Artie flirts with a new French hostess at Nuovo Vesuvio, Élodie. Her brother, Jean-Philippe, asks for a $50,000 bridge loan to conclude a deal to distribute Armagnac in the United States. Artie agrees to lend him the money at 15 percent interest. He tries to borrow the money from Ralphie, who declines but mentions it to Tony. Tony meets Artie, reminds him of their friendship, and insists he accept the loan from him at only 1.5 percent interest.
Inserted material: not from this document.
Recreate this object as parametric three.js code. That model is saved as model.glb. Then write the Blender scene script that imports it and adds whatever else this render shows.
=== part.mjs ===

Ten days pass and Jean-Philippe is not answering his phone. Artie confronts him at his home. Jean-Philippe reveals the deal has failed and he does not have the money. Artie attacks him, but Jean-Philippe gains the upper hand, rips out his earring and throws him out. At home, Artie overdoses on alcohol and pills and calls Tony to apologize. Tony deduces that he is trying to kill himself and calls 911. At the hospital, Tony says Artie can clear his tab at Nuovo Vesuvio in lieu of payment. Artie expresses admiration that Tony could foresee the deal would inevitably sour and he would stand to profit from it; this observation infuriates Tony. Furio is sent by Tony to Jean-Philippe's apartment to collect the debt.

==First appearances==

- Devin Pillsbury: A.J.'s girlfriend.
- Matt Testa: A.J.'s friend.

==Deceased==

- Gloria Trillo: Tony learns of Gloria's suicide by hanging in this episode.

==Title reference==

- The episode's title refers to the emotional difficulties faced by Tony, Adriana, Artie, Gloria, and Dr. Melfi. "Everybody Hurts" is also the title of a popular early-90s ballad by influential American rock band R.E.M.

==Cultural references==

- The Beatles' Rubber Soul (1965) album is featured in one scene, wherein a mint copy was part of Devin's father's record collection.
- AJ's friends refer to The Godfather Part II and Don Vito Corleone several times.
- Artie says Charmaine won't be happy even if he had a restaurant empire like celebrity chef Bobby Flay.
- Devin's father has several Pablo Picasso paintings displayed in his home. AJ's friend Matt calls Devin's house very "Bo Peep"ish.
- Pillsbury is a flour and cake manufacturer. It is common for Italian Americans to refer to non-Italians as anything to do with dough, cake, or white bread.
- When Tony asks Janice if she knew anybody who committed suicide, she responded with “I used to live in Seattle, Tony”, a reference to the suicide of American musician and Nirvana frontman Kurt Cobain, who was primarily associated with the Seattle grunge scene.

==Music==
The episode features the following music:
- Armand Van Helden's "Kentucky Fried Flow" is played when Christopher and his friend are seen in a bathroom and his friend is vomiting, while Christopher is looking in the mirror after shooting heroin.
- Weezer's "Island in the Sun" is played during the conversation between Carmela and Adriana at the gym.
- "I Only Have Eyes For You", by The Flamingos, is played in the scene where Tony has dinner with Janice.
- D'Angelo's "Untitled (How Does It Feel)" is playing when A.J. and Devin are making out on the couch in the Soprano home.
- The Aquatones's "You" plays as Tony dreams about Gloria.
- "Ballin' Out Of Control" – Jermaine Dupri, featuring Nate Dogg.
- Manu Dibango's "Em'Ma" is playing as Artie confronts Jean-Philippe about his money.
- "Tout doucement" by Bibie is playing while Artie takes pills and drinks armagnac.
- Billy Joel's "Scenes from an Italian Restaurant" is played in a scene near the end, where Tony, Carmela, and their guests have a meal at an Italian restaurant, presumably following the Billy Joel concert.
- The song played over the end credits is "Take Me for a Little While" by The Royal Jesters.